The Transformer - model architecture

The above diagram comes from the paper “Attention is All You Need” published by Google Research in 2017. The left half is an encoder for processing input data, and the right half is a decoder for processing output data. Together, they compute the probability distribution of the output content.

Each input data is first processed into a vector space that the model can understand, a step called Embedding. For example, a token is computed as a 512-dimensional vector space. Then through Positional Encoding, the positional information of this data in the entire input is also encoded into this vector space. The same two-step processing is applied to the output data.

First, let’s talk about what single-head attention is: The processed 512-dimensional vector space is multiplied by three 512x512 weight matrices, Wq, Wk, Wv, to obtain three vectors Q (Query): representation of what information the current position wants to find, K (Key): representation of what information each position can provide, V (Value): the actual information content contained at each position. Then we compute attention through these Q, K, V using the formula: Attention(Q, K, V) = softmax(QK^T/√d_k)V, where d_k represents the dimension. Taking “I love drinking water” as an example, when processing the word “drinking”: Q (query for “drinking”): represents what information “drinking” wants to focus on, such as “I need to find objects related to the action”, K (keys for all positions): the type of information each word provides, such as “I” provides subject information, “water” provides object information, V (values for all positions): the actual semantic content of each word. By computing the similarity between “drinking”’s Q and all words’ K, the model finds that “water”’s K best matches “drinking”’s Q, thus assigning higher attention weight to “water”’s V, allowing “drinking” to focus more on the object information “water”.

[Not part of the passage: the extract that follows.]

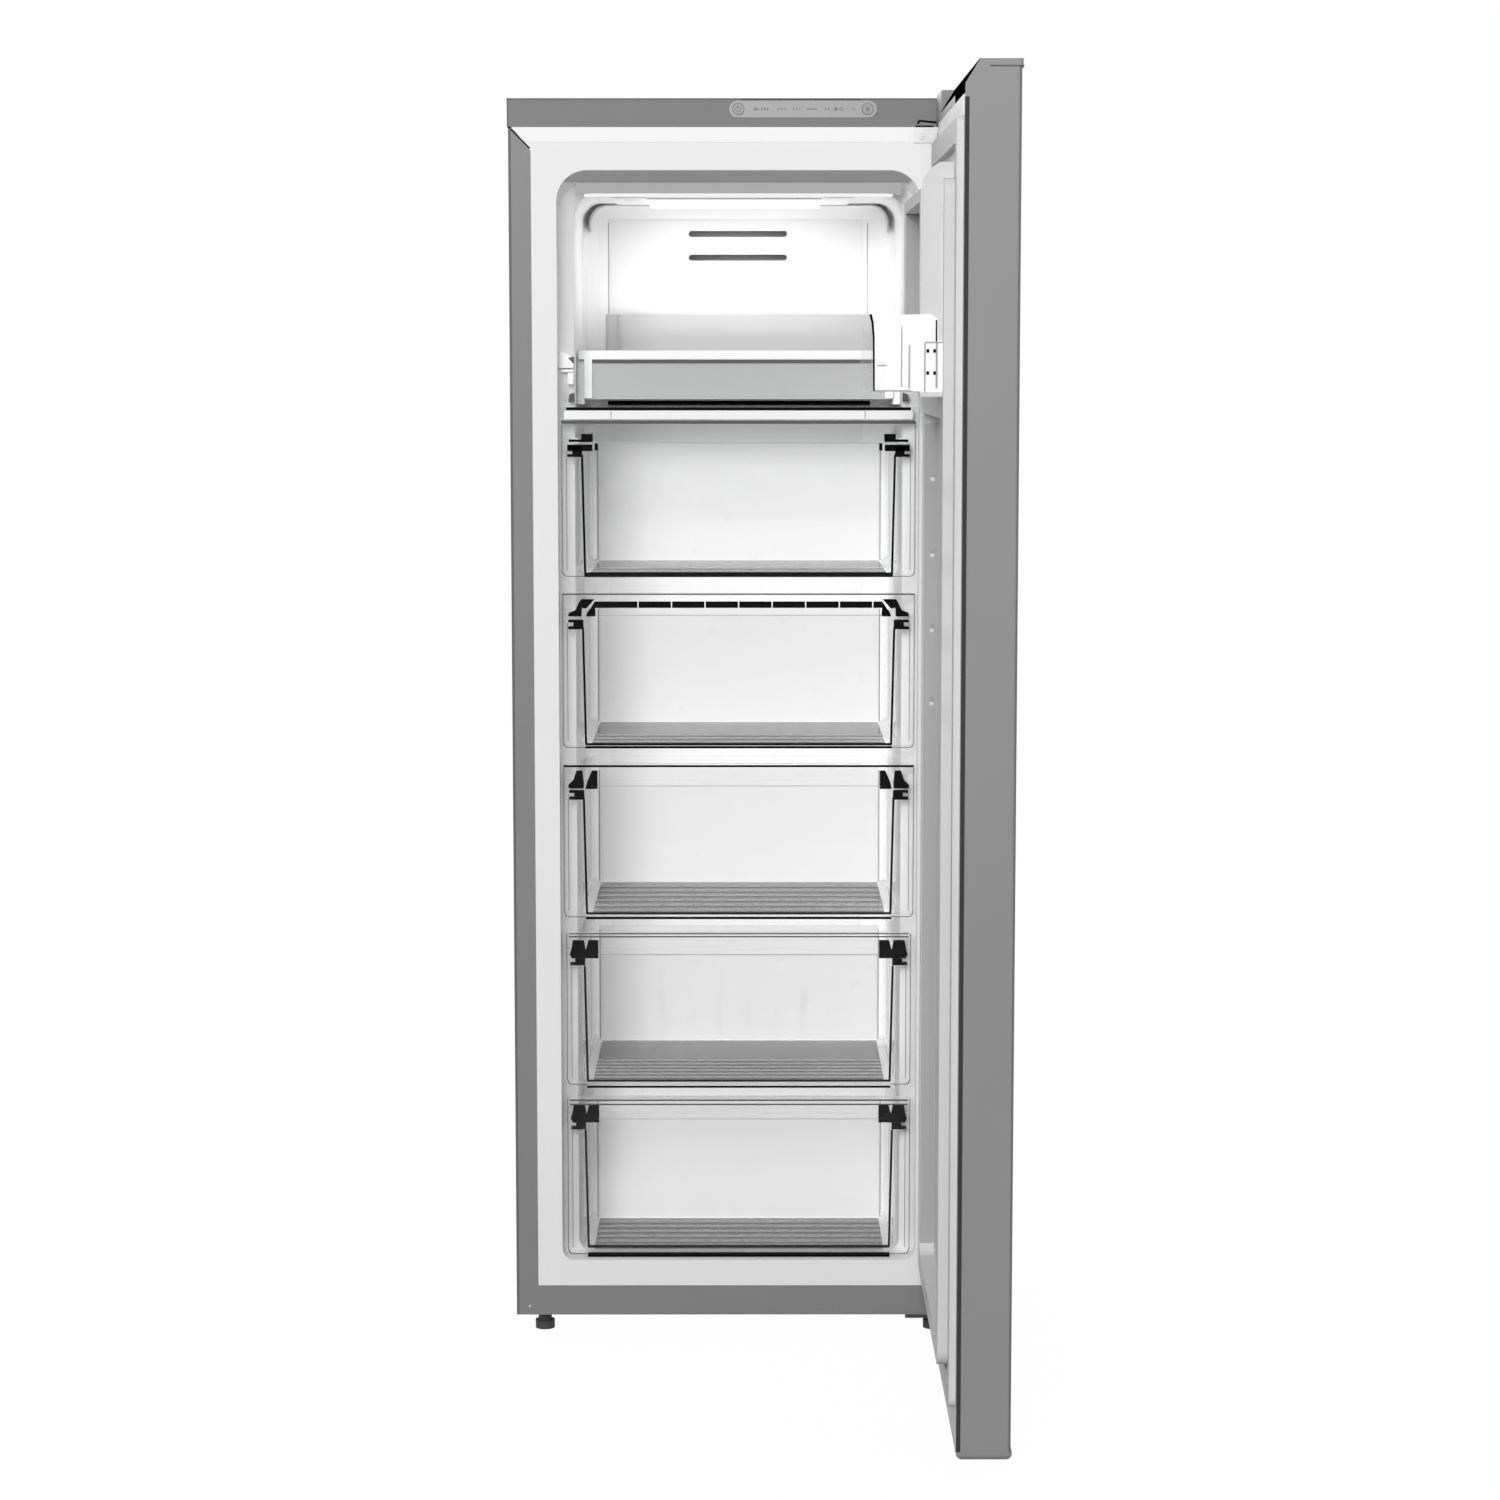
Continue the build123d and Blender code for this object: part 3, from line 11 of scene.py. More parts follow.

“Attention is All You Need” innovatively provides multi-head attention, which is the Multi-Head Attention shown in the diagram. The main difference from single-head is that the processed 512-dimensional input vector space is multiplied by 8 groups of three 512×64 weight matrices, then after attention computation, 8 groups of 64-dimensional vector spaces are obtained, concatenated and passed through a linear layer to finally output a 512-dimensional vector. This provides rich semantic computation without increasing computational cost.

Then this vector undergoes residual computation and normalization with the input vector space to avoid losing too much input information after attention computation. Finally, it passes through a feed-forward network once more to form one attention layer. Through multiple attention layers, we can obtain an encoder.

Now back to the decoder. Our goal is to train the model to predict output, then compare the predicted output with the training target output to see if it’s accurate. If not accurate, we adjust the model’s weights until the model’s predicted output loss is relatively small. The decoder processes the target output by first performing Masked Multi-Head Attention, which applies masking to the target output so the model won’t cheat by seeing the target output. Then the output vector is multiplied by the next attention computation’s Wq to compute Query, while using the encoder’s processed input multiplied by Wk, Wv to obtain Key and Value. Next comes residual computation, normalization, and feed-forward network computation to get the output. This process also goes through N layers. After multiple layers of attention computation, we already have the predicted result, but we need to convert it into a usable output format. So first we pass it through a mapping to convert it into a distribution over all outputs, then through Softmax to convert it into a probability table. Finally, we take the output with the highest probability as the result.

Compared to traditional neural networks like RNN and CNN, the total computational complexity per layer is reduced. The key advantage over RNNs is that this mechanism allows parallel computation, greatly reducing computation time for large amounts of input, and improves the model’s ability to learn long-range dependencies.